Orkhomenos in Boeotia, Greece, was home to the worship of the Kharites (also known as the Graces), the three attendants of Aphrodite Who embodied grace, joy, merriment, and mirth. Orkhomenos, which has been inhabited since Neolithic times, was traditionally the first place to honor the Kharites, in the form of three stones said to have fallen from heaven. The temple of the Kharites was the oldest temple in Orkhomenos, and was host to the Kharitesia, a festival held to celebrate Them with dancing, poetry, and song.

Today the church of Panagia Skripou is built on what was probably the site of the Kharites’ temple; not 1000 feet downhill from that site is the spring of Akidalia, sacred to the Kharites (and still known by that name on modern satellite maps), and where They, with Aphrodite, were said to bathe.

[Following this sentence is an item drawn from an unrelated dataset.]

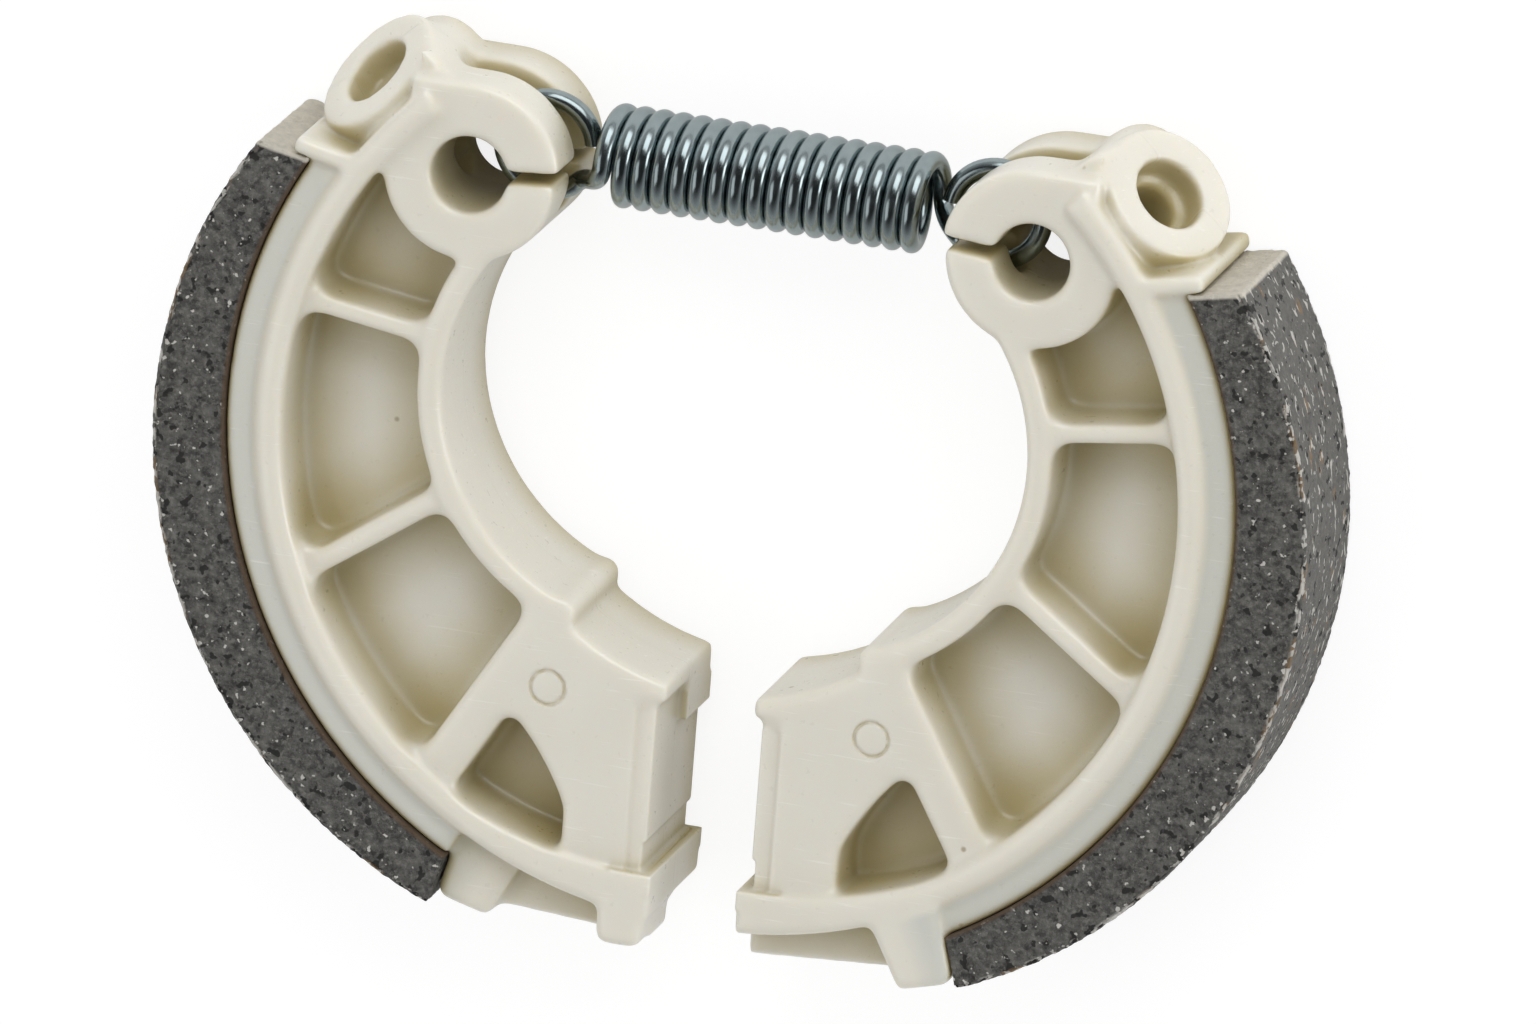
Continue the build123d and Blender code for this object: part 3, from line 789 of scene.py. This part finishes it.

Vergil calls Venus Mater Acidalia, implying that She is the mother of the Kharites, though in Greek myth Hera is usually said to be Their mother. As Orkhomenos was where the Kharites were first honored in days long past, perhaps Vergil is attempting to co-opt some of that ancient patina to serve for Rome, too, by connecting Venus, the foremother of Rome, to that ancient tradition.

Servius (the 4th-5th century philologist, not the King), connects the name ‘Acidalia’ to a Greek word meaning ‘needle’ or ‘arrow’, which he then associates with the arrows of Cupid (Eros), that can cause sharp love-pangs. Modern scholarship seems to think that a bit of a reach; at any rate, Vergil is the only one to use the epithet Acidalia of Venus, and he is probably the first to connect the two.

Still, Venus Acidalia can be said to be Venus as the mother of the Graces.